The entire trip to sunny North Carolina has been new for the Aggies (27-5). Before their trip to Alabama, they had never crossed the Mississippi River.

"I like it here, it reminds me of Belgium," said center Dimitri Jorssen, who hails from there. "It's pretty green and there are a lot of trees. It's not like Logan."

LUCKY FIND: After being abandoned by his junior college, Rahsaan Johnson has finally found a home at Monmouth and both sides couldn't be happier.

"He pretty much does everything for us except drive the bus," said Monmouth coach Dave Calloway. "That's the truth."

The 16th-seeded Hawks, who play top-seeded Duke in the first round, consider themselves lucky to have found Johnson on the playgrounds of Washington, D.C., two years ago.

Johnson had just gotten back from a trip to Allegany (Md.) College, a junior college he had helped to a 34-1 record his freshman year. Stopping by only to make sure his phone would be hooked up when he reported for classes, Johnson was stunned when he ran into an assistant coach and was told the team didn't want him - or five others - back.

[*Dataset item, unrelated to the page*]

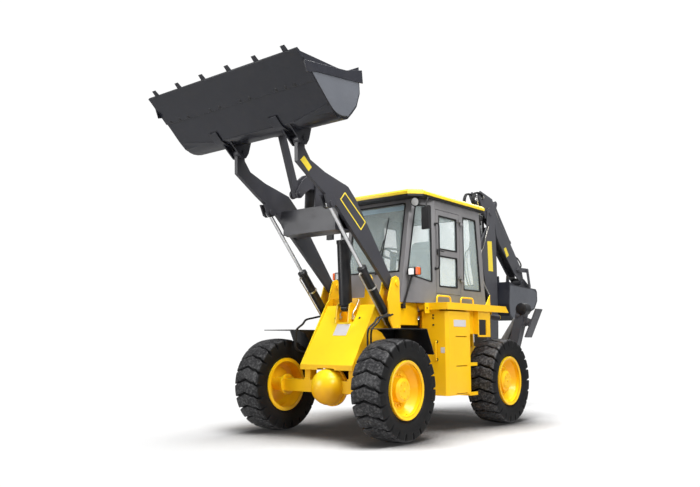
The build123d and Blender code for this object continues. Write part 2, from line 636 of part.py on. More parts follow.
# Rear chassis
def make_chassis():
    z0, z1 = RAIL_Z
    x0, x1 = RAIL_X
    chassis = both(block(x0, x1, 1500, RAIL_END, z0, z1) - block(x0 + PLATE_T, x1 - PLATE_T, 1499,
                                                                 RAIL_END + 1,
                                                                 z0 + PLATE_T, z1 - PLATE_T))
    chassis += block(-x1, x1, 1480, 1480 + PLATE_T, 530, 1140)
    chassis += block(-x0, x0, RAIL_END - 20, RAIL_END, z0, z1)
    for low in (TONGUE_LOW, TONGUE_HIGH):
        for z in (low - MOVE - CLEVIS_T, low + TONGUE_T + MOVE):
            plate = plan_plate([(-x1, 1485), (-TONGUE_R, PIVOT_Y), (TONGUE_R, PIVOT_Y), (x1, 1485)], z,
                               z + CLEVIS_T)
            chassis += plate + bar((0, PIVOT_Y, z), (0, PIVOT_Y, z + CLEVIS_T), TONGUE_R)
        chassis += bar((0, PIVOT_Y, low - MOVE - CLEVIS_T - 20),
                       (0, PIVOT_Y, low + TONGUE_T + MOVE + CLEVIS_T + 20),
                       KING_R)
    half = AXLE_TUBE / 2
    for side in (1, -1):
        a, b = sorted((side * x0, side * x1))
        chassis += block(a, b, WHEELBASE - 110, WHEELBASE + 110, AXLE_Z + half, z0)
    chassis += both(block(x0 - 10, x1 + 40, 1500, 1540, z1, DECK_Z - 30))
    chassis += both(block(x0 - 10, x1 + 40, 2700, 2740, z1, DECK_Z - 30))
    return chassis


nodes["rear_chassis"] = make_chassis()

platform = block(-PLATFORM_HALF, PLATFORM_HALF, *PLATFORM_Y, 1350, DECK_Z)
platform -= block(-PLATFORM_HALF + SHEET, PLATFORM_HALF - SHEET, PLATFORM_Y[0] + SHEET,
                  PLATFORM_Y[1] - SHEET,
                  1349, DECK_Z - SHEET)
platform += both(block(RAIL_X[0] - 10, RAIL_X[1] + 40, 1140, 1500, 1480, 1530))
nodes["front_platform"] = platform

engine = block(-270, 270, 1640, 2330, 800, 1440)
engine = fillet(engine.edges().filter_by(Axis.Z), 40)
engine += both(block(250, RAIL_X[0], 1750, 1850, 900, 960))
engine += both(block(250, RAIL_X[0], 2100, 2200, 900, 960))
nodes["engine_block"] = engine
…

"They never told me why, I don't even know if they were going to tell me if I hadn't gone there," Johnson said. "I felt abandoned."

So he returned home, where a Monmouth assistant coach recognized him while playing against him in a pickup game. He told Calloway about him and the school eventually found a scholarship to offer Johnson.

Two years later, he's helped turn Monmouth's program around. He was the Northeast Conference player of the year this season while helping the Hawks to only their second-ever NCAA tournament berth.

"We were fortunate and lucky to find out about him," Calloway said. "It's no secret he's our guy."

And Johnson feels just as lucky to have found Monmouth.

"Being in the NCAA tournament is fulfilling a dream of mine," he said. "I'm just excited to be here, excited for my teammates and excited for my school."